Regional philanthropic organizations have stepped up with significant funds to help provide healthier meals to local youth before, during, and after school. The San Diego Food Funders – a funding collaborative of San Diego Grantmakers – will provide grants totaling $356,000 to in-school and out-of-school youth meals programs in San Diego County to improve access to nutritious food for youth ages zero to high school in low to middle income communities.
When kids don’t eat healthy food, their ability to thrive in other areas of their lives – education, physical health, and social-emotional health—is dramatically reduced. In the City of San Diego alone, more than 100,000 children live in economic hardship (below 200% of the federal poverty line); throughout the County 16-38% of children are in this situation. [Data: Center on Policy Initiatives San Diego].

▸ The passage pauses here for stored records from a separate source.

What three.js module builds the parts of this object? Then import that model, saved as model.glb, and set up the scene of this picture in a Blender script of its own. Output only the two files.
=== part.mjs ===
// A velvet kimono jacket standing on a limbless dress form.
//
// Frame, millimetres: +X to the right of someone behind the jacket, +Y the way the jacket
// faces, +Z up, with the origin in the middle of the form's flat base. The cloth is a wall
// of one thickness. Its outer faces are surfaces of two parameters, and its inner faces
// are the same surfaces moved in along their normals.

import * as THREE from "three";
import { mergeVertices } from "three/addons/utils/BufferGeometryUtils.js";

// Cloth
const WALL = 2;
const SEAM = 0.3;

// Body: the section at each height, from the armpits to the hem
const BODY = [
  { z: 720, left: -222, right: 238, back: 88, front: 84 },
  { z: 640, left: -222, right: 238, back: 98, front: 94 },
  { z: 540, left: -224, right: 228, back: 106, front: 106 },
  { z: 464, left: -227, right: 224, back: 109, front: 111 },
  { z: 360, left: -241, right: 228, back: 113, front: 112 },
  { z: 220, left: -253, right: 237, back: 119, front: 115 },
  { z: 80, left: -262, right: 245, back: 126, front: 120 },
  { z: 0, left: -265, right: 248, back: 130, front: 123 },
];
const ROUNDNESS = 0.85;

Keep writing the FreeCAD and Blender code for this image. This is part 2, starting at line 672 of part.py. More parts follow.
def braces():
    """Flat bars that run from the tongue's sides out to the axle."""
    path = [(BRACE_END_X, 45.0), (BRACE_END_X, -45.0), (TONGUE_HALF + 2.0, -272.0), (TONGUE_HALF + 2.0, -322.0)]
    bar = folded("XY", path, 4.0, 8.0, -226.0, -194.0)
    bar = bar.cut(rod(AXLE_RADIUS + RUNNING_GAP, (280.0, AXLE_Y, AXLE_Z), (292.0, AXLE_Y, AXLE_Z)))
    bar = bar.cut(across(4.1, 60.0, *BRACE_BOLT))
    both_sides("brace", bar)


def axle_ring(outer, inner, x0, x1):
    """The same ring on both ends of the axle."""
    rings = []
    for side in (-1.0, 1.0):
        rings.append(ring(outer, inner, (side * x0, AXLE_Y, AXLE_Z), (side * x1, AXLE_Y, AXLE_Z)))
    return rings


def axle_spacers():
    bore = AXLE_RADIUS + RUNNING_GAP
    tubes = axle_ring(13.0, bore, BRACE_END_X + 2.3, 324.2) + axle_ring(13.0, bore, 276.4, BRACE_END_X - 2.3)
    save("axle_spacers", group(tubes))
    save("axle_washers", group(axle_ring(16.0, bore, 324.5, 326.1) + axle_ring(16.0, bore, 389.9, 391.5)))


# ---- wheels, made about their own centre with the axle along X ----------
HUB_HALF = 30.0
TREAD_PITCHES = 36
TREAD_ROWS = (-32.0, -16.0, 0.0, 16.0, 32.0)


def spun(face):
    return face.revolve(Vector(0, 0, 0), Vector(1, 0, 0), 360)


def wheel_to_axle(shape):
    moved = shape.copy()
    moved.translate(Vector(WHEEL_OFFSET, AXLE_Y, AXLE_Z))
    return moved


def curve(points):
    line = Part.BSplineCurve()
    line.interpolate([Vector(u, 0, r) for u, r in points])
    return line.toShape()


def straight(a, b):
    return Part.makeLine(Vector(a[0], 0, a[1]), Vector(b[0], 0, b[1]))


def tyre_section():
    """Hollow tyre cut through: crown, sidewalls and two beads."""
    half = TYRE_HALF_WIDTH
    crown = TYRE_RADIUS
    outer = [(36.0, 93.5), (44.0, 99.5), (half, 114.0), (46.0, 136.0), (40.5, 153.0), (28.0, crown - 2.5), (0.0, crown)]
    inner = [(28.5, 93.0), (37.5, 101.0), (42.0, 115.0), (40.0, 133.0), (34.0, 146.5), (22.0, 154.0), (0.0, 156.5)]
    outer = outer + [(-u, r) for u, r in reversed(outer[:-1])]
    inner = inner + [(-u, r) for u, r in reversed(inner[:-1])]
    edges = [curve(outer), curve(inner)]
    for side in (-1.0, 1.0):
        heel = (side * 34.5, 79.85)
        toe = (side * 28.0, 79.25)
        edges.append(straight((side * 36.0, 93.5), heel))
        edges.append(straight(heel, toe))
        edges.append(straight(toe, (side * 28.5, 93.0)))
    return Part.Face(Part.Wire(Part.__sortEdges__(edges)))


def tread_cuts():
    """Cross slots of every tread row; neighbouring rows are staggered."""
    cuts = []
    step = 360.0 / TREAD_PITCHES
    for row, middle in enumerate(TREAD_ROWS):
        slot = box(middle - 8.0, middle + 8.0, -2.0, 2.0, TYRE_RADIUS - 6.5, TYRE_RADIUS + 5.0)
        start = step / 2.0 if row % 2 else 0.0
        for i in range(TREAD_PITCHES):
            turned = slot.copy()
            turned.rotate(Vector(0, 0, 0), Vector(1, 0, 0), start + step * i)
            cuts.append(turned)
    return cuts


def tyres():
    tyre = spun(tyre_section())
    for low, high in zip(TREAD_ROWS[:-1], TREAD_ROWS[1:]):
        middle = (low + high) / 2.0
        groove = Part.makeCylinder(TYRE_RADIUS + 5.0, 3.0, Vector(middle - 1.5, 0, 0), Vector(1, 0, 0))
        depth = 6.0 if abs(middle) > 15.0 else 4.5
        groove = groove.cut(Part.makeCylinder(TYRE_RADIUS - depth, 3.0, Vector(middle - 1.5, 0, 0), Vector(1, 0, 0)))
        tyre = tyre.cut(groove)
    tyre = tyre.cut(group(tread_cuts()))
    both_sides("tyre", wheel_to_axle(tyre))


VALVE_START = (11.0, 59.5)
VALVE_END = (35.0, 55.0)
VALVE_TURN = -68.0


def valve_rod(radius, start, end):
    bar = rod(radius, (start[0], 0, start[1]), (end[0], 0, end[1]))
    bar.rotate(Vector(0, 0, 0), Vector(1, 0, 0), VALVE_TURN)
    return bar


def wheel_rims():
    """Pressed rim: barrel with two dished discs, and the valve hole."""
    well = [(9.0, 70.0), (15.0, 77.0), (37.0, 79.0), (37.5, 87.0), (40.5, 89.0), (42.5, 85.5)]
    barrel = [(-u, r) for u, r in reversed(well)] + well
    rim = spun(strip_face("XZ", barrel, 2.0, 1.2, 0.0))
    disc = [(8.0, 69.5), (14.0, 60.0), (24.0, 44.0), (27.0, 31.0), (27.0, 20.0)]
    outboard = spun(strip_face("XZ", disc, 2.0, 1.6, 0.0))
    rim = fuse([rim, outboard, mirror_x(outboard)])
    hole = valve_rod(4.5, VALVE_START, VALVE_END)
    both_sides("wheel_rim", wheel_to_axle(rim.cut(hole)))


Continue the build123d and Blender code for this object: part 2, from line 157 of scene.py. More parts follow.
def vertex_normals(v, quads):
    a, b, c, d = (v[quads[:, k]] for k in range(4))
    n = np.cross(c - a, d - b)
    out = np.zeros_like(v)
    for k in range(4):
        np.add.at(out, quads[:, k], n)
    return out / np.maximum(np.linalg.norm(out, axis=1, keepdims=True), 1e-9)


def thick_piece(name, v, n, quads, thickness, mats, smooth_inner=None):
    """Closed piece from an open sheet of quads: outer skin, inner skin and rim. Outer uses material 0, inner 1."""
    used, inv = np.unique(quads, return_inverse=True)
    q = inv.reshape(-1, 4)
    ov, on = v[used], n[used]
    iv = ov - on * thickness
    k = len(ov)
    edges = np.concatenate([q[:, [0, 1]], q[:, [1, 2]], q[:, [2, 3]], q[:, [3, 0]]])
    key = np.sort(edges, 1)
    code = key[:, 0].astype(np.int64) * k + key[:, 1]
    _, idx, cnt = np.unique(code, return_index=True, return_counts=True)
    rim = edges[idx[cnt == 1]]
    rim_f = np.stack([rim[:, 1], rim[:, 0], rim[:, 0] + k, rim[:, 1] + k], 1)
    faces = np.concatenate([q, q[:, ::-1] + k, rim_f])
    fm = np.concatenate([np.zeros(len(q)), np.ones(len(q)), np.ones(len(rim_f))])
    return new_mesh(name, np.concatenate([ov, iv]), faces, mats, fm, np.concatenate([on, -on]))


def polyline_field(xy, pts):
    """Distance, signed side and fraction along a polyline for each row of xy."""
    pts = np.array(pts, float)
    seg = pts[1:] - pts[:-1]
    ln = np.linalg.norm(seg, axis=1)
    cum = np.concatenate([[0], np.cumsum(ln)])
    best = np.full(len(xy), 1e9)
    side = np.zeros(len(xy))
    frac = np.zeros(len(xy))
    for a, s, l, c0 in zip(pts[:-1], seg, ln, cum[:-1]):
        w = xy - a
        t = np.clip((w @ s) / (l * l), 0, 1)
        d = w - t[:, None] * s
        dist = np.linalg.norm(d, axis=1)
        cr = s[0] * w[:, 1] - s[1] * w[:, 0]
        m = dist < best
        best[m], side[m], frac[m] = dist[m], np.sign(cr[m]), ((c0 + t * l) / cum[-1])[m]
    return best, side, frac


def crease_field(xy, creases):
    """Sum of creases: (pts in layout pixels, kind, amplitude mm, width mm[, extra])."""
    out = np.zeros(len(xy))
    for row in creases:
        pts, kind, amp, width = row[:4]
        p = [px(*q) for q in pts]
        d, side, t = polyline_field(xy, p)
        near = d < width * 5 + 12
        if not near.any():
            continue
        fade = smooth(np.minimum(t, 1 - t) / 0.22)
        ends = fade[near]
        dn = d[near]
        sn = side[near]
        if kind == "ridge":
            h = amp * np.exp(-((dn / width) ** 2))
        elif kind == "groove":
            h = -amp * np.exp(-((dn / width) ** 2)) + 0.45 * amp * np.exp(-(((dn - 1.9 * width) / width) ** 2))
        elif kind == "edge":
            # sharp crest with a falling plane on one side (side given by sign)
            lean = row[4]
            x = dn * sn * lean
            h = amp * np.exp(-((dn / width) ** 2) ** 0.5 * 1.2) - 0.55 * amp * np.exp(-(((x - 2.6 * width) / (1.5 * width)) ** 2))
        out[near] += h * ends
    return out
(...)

“Many of these children are eligible to receive free and reduced-price meals, but they don’t all participate in nutrition programs—particularly evening and summer programs. Improving access to and nutrition of meals consumed by youth not only combats hunger and improves nourishment, but can improve young people’s social-emotional and educational development,” said Vice President of Collaboration and Special Initiatives Megan Thomas. “We believe that when funders make grants collaboratively, we build alignment that affects long-term system level change for food systems and youth education and development in San Diego County.”
San Diego Grantmakers members contributing to the pooled fund that makes these grants possible include: the David C. Copley Foundation, Leichtag Foundation, Lynn Family Fund at The San Diego Foundation, Moxie Foundation, The Parker Foundation, Rancho Santa Fe Foundation, and Walter J. & Betty C. Zable Foundation.
Father Joe’s Villages, Feeding San Diego, Kitchens for Good, the Lakeside Unified School District, San Diego Hunger Coalition and Somali Bantu Association of America will each receive a one year grant to fund infrastructure, staff capacity and youth advocacy projects such as upgrading a school kitchen built in the 1960s, adding new sites so more kids can eat, and supporting student advocacy for culturally appropriate meals in their schools.
Child Nutrition Director at the Lakeside Union School District, Sally Spero, was thrilled at the potential ripple effect in students’ lives as a result of their $100,000 grant. “Lakeside Union School District is so pleased that San Diego Food Funders shares our belief that children deserve good meals at school. We show our care for the students when we prepare food from scratch for them to enjoy instead of just heating up frozen food. And we show our regard for them when we make sure we have included plenty of attractive fruits, vegetables and other healthy choices in our meals.” Ms. Spero said.